My guess is that this NROWS parameter comes from the age of pre-HDF5
1.8.x series, where the H5Dset_extent() did not work properly.
However, now that H5Dset_extent() works as intended with HDF5 1.8.x, an
elegant solution for the problem would be to get rid of the NROWS
attribute completely. In fact, the PyTables library does not trust
NROWS anymore, although it tries to keep NROWS up-to-date mainly for
HDF5-HL compatibility (which funnily enough, only contributed to its
in-compatibility, due to the way NROWS is treated in H5TB :-/).

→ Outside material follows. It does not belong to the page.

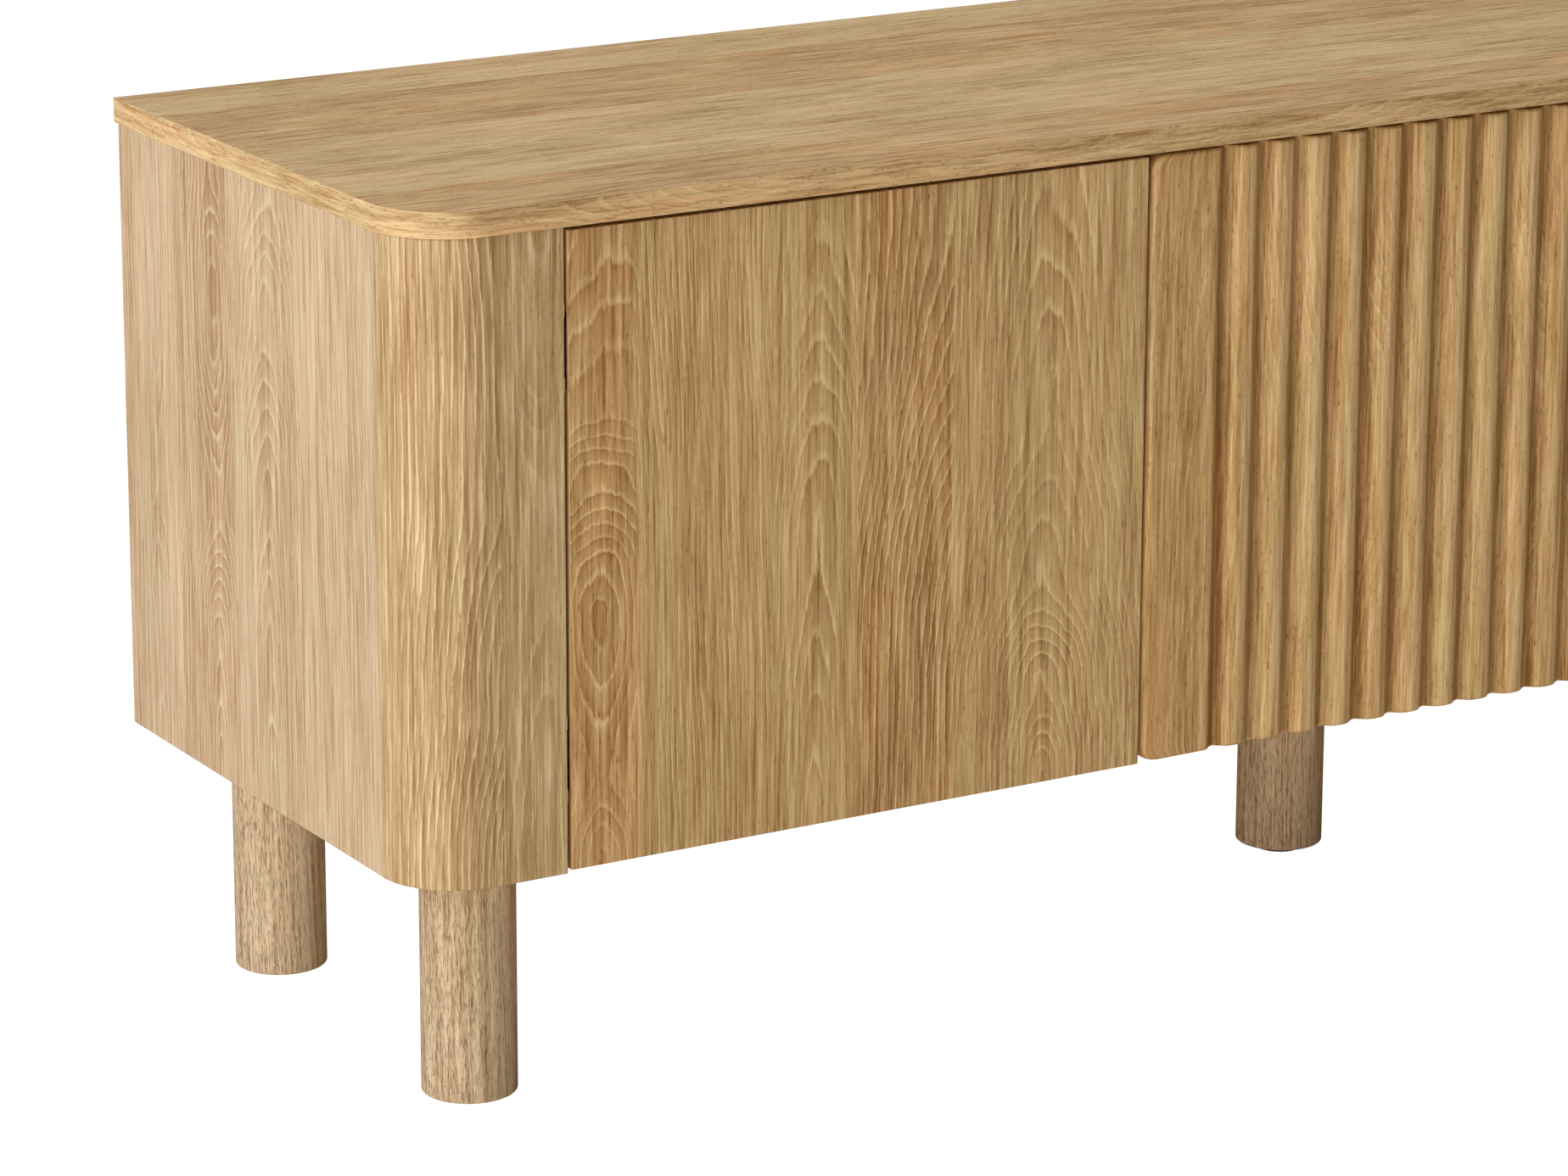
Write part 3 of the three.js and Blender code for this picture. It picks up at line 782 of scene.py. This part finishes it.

If removing NROWS is not viable (for some reason that I can't think off
now), H5TB should be fixed in order to honor the NROWS where

Finally, now that I'm suggesting to get rid of NROWS, what about other
attributes in H5TB, like FIELD_N_NAME and FIELD_N_FILL that are
accessible from plain HDF5 calls (mmh, not sure now about the fill
value). Wouldn't be better if this meta-info will not be duplicated
for table objects (and avoiding sync'ing problems like the NROWS)?
There are people out there trusting NROWS, FIELD_N_NAME or
FIELD_N_FILL? Incidentally, PyTables is still using FIELD_N_FILL, but
I hope I can get rid of this if these attributes finally disappear.


bug-NROWS.cpp (2.36 KB)


Francesc Alted